_GOAL_: Please quote every line word for word.

_DATA SEGMENT_:
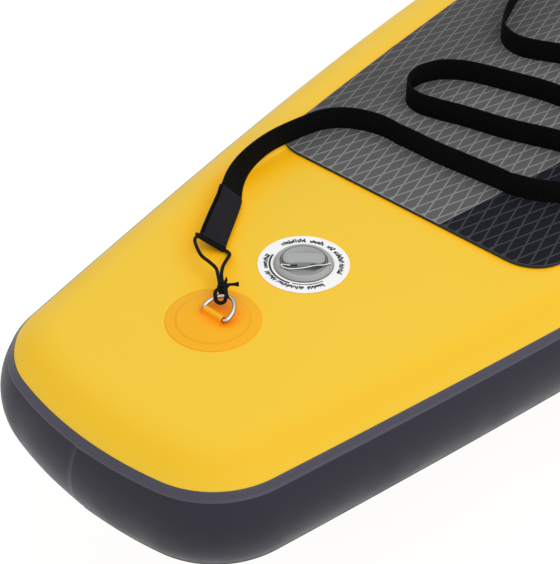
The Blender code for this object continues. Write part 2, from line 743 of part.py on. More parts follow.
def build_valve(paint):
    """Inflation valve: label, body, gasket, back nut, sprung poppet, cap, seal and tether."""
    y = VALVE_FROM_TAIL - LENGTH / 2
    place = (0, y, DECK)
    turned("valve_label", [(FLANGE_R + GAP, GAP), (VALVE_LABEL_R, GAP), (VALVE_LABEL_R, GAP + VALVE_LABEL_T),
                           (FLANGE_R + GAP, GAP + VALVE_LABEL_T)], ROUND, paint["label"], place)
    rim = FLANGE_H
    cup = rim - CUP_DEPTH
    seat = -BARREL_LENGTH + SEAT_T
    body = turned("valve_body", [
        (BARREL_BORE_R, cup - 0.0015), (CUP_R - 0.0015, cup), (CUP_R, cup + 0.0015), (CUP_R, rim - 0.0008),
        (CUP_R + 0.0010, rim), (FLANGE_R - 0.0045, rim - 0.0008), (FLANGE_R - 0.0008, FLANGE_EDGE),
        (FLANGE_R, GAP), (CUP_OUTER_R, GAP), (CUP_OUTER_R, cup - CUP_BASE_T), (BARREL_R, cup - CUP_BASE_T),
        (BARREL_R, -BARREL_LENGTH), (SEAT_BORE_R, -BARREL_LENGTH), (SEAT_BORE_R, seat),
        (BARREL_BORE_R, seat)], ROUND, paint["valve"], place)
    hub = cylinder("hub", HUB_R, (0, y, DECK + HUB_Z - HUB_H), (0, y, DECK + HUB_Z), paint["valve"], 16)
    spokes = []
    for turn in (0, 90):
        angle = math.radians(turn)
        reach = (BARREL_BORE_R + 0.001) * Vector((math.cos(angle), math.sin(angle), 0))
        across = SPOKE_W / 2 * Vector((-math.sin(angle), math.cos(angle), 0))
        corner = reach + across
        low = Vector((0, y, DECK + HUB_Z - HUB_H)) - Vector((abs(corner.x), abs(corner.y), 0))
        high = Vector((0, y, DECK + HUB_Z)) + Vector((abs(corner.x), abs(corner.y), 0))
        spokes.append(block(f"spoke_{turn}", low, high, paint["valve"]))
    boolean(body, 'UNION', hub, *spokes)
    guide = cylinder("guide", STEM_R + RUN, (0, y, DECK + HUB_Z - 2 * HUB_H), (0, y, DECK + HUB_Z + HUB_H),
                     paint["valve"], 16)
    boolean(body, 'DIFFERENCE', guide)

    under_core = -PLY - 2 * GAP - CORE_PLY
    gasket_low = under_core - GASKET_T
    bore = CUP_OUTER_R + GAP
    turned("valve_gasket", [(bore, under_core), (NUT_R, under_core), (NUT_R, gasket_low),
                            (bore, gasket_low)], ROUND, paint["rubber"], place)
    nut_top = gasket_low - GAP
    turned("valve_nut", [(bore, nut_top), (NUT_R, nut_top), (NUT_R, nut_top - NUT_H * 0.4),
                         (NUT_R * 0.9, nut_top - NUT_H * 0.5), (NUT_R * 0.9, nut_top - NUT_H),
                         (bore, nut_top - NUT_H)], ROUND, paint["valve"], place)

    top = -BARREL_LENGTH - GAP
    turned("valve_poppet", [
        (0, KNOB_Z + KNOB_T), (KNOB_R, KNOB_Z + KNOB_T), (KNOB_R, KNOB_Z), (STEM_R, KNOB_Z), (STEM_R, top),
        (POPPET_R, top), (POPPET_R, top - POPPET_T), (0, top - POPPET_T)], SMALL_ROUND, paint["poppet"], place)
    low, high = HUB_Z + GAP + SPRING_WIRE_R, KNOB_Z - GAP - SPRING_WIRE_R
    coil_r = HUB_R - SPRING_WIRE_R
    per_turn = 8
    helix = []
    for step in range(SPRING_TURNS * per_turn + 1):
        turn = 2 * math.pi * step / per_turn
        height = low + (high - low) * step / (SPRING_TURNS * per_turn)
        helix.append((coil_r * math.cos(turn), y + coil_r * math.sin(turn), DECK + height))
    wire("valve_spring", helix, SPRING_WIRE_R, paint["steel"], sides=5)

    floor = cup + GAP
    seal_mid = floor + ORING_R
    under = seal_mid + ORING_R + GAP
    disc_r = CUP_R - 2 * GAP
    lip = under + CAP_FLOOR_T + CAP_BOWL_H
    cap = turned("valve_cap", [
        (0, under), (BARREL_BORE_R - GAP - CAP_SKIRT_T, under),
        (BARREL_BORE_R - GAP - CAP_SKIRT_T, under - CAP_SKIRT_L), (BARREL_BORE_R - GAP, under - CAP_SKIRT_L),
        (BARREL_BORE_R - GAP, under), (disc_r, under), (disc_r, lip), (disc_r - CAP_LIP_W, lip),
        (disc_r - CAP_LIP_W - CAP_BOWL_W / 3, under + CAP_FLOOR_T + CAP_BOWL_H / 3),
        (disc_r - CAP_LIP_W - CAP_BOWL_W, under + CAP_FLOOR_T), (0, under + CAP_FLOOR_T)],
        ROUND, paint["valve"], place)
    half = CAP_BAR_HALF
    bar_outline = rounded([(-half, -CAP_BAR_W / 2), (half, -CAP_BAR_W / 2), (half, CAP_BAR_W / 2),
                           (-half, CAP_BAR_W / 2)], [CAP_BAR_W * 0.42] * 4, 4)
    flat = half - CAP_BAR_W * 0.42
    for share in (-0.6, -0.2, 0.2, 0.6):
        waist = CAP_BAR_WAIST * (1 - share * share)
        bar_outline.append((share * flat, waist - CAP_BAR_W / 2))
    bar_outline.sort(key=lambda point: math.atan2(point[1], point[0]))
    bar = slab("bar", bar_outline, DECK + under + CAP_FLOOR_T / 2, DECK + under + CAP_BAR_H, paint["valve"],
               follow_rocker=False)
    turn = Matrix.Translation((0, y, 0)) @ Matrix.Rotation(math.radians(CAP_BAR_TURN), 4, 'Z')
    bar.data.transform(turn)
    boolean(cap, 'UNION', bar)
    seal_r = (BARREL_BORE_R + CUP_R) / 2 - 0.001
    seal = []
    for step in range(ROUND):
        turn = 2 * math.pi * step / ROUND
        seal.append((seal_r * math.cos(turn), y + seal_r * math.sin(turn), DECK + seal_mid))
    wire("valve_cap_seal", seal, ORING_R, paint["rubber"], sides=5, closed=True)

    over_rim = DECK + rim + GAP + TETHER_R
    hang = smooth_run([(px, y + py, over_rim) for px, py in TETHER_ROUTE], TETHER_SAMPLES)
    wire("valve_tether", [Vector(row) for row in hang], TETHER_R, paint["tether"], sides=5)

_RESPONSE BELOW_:
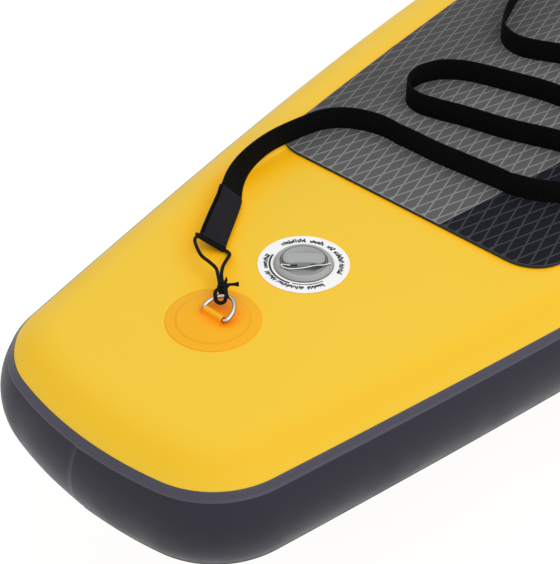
The Blender code for this object continues. Write part 2, from line 743 of part.py on. More parts follow.
def build_valve(paint):
    """Inflation valve: label, body, gasket, back nut, sprung poppet, cap, seal and tether."""
    y = VALVE_FROM_TAIL - LENGTH / 2
    place = (0, y, DECK)
    turned("valve_label", [(FLANGE_R + GAP, GAP), (VALVE_LABEL_R, GAP), (VALVE_LABEL_R, GAP + VALVE_LABEL_T),
                           (FLANGE_R + GAP, GAP + VALVE_LABEL_T)], ROUND, paint["label"], place)
    rim = FLANGE_H
    cup = rim - CUP_DEPTH
    seat = -BARREL_LENGTH + SEAT_T
    body = turned("valve_body", [
        (BARREL_BORE_R, cup - 0.0015), (CUP_R - 0.0015, cup), (CUP_R, cup + 0.0015), (CUP_R, rim - 0.0008),
        (CUP_R + 0.0010, rim), (FLANGE_R - 0.0045, rim - 0.0008), (FLANGE_R - 0.0008, FLANGE_EDGE),
        (FLANGE_R, GAP), (CUP_OUTER_R, GAP), (CUP_OUTER_R, cup - CUP_BASE_T), (BARREL_R, cup - CUP_BASE_T),
        (BARREL_R, -BARREL_LENGTH), (SEAT_BORE_R, -BARREL_LENGTH), (SEAT_BORE_R, seat),
        (BARREL_BORE_R, seat)], ROUND, paint["valve"], place)
    hub = cylinder("hub", HUB_R, (0, y, DECK + HUB_Z - HUB_H), (0, y, DECK + HUB_Z), paint["valve"], 16)
    spokes = []
    for turn in (0, 90):
        angle = math.radians(turn)
        reach = (BARREL_BORE_R + 0.001) * Vector((math.cos(angle), math.sin(angle), 0))
        across = SPOKE_W / 2 * Vector((-math.sin(angle), math.cos(angle), 0))
        corner = reach + across
        low = Vector((0, y, DECK + HUB_Z - HUB_H)) - Vector((abs(corner.x), abs(corner.y), 0))
        high = Vector((0, y, DECK + HUB_Z)) + Vector((abs(corner.x), abs(corner.y), 0))
        spokes.append(block(f"spoke_{turn}", low, high, paint["valve"]))
    boolean(body, 'UNION', hub, *spokes)
    guide = cylinder("guide", STEM_R + RUN, (0, y, DECK + HUB_Z - 2 * HUB_H), (0, y, DECK + HUB_Z + HUB_H),
                     paint["valve"], 16)
    boolean(body, 'DIFFERENCE', guide)

    under_core = -PLY - 2 * GAP - CORE_PLY
    gasket_low = under_core - GASKET_T
    bore = CUP_OUTER_R + GAP
    turned("valve_gasket", [(bore, under_core), (NUT_R, under_core), (NUT_R, gasket_low),
                            (bore, gasket_low)], ROUND, paint["rubber"], place)
    nut_top = gasket_low - GAP
    turned("valve_nut", [(bore, nut_top), (NUT_R, nut_top), (NUT_R, nut_top - NUT_H * 0.4),
                         (NUT_R * 0.9, nut_top - NUT_H * 0.5), (NUT_R * 0.9, nut_top - NUT_H),
                         (bore, nut_top - NUT_H)], ROUND, paint["valve"], place)

    top = -BARREL_LENGTH - GAP
    turned("valve_poppet", [
        (0, KNOB_Z + KNOB_T), (KNOB_R, KNOB_Z + KNOB_T), (KNOB_R, KNOB_Z), (STEM_R, KNOB_Z), (STEM_R, top),
        (POPPET_R, top), (POPPET_R, top - POPPET_T), (0, top - POPPET_T)], SMALL_ROUND, paint["poppet"], place)
    low, high = HUB_Z + GAP + SPRING_WIRE_R, KNOB_Z - GAP - SPRING_WIRE_R
    coil_r = HUB_R - SPRING_WIRE_R
    per_turn = 8
    helix = []
    for step in range(SPRING_TURNS * per_turn + 1):
        turn = 2 * math.pi * step / per_turn
        height = low + (high - low) * step / (SPRING_TURNS * per_turn)
        helix.append((coil_r * math.cos(turn), y + coil_r * math.sin(turn), DECK + height))
    wire("valve_spring", helix, SPRING_WIRE_R, paint["steel"], sides=5)

    floor = cup + GAP
    seal_mid = floor + ORING_R
    under = seal_mid + ORING_R + GAP
    disc_r = CUP_R - 2 * GAP
    lip = under + CAP_FLOOR_T + CAP_BOWL_H
    cap = turned("valve_cap", [
        (0, under), (BARREL_BORE_R - GAP - CAP_SKIRT_T, under),
        (BARREL_BORE_R - GAP - CAP_SKIRT_T, under - CAP_SKIRT_L), (BARREL_BORE_R - GAP, under - CAP_SKIRT_L),
        (BARREL_BORE_R - GAP, under), (disc_r, under), (disc_r, lip), (disc_r - CAP_LIP_W, lip),
        (disc_r - CAP_LIP_W - CAP_BOWL_W / 3, under + CAP_FLOOR_T + CAP_BOWL_H / 3),
        (disc_r - CAP_LIP_W - CAP_BOWL_W, under + CAP_FLOOR_T), (0, under + CAP_FLOOR_T)],
        ROUND, paint["valve"], place)
    half = CAP_BAR_HALF
    bar_outline = rounded([(-half, -CAP_BAR_W / 2), (half, -CAP_BAR_W / 2), (half, CAP_BAR_W / 2),
                           (-half, CAP_BAR_W / 2)], [CAP_BAR_W * 0.42] * 4, 4)
    flat = half - CAP_BAR_W * 0.42
    for share in (-0.6, -0.2, 0.2, 0.6):
        waist = CAP_BAR_WAIST * (1 - share * share)
        bar_outline.append((share * flat, waist - CAP_BAR_W / 2))
    bar_outline.sort(key=lambda point: math.atan2(point[1], point[0]))
    bar = slab("bar", bar_outline, DECK + under + CAP_FLOOR_T / 2, DECK + under + CAP_BAR_H, paint["valve"],
               follow_rocker=False)
    turn = Matrix.Translation((0, y, 0)) @ Matrix.Rotation(math.radians(CAP_BAR_TURN), 4, 'Z')
    bar.data.transform(turn)
    boolean(cap, 'UNION', bar)
    seal_r = (BARREL_BORE_R + CUP_R) / 2 - 0.001
    seal = []
    for step in range(ROUND):
        turn = 2 * math.pi * step / ROUND
        seal.append((seal_r * math.cos(turn), y + seal_r * math.sin(turn), DECK + seal_mid))
    wire("valve_cap_seal", seal, ORING_R, paint["rubber"], sides=5, closed=True)

    over_rim = DECK + rim + GAP + TETHER_R
    hang = smooth_run([(px, y + py, over_rim) for px, py in TETHER_ROUTE], TETHER_SAMPLES)
    wire("valve_tether", [Vector(row) for row in hang], TETHER_R, paint["tether"], sides=5)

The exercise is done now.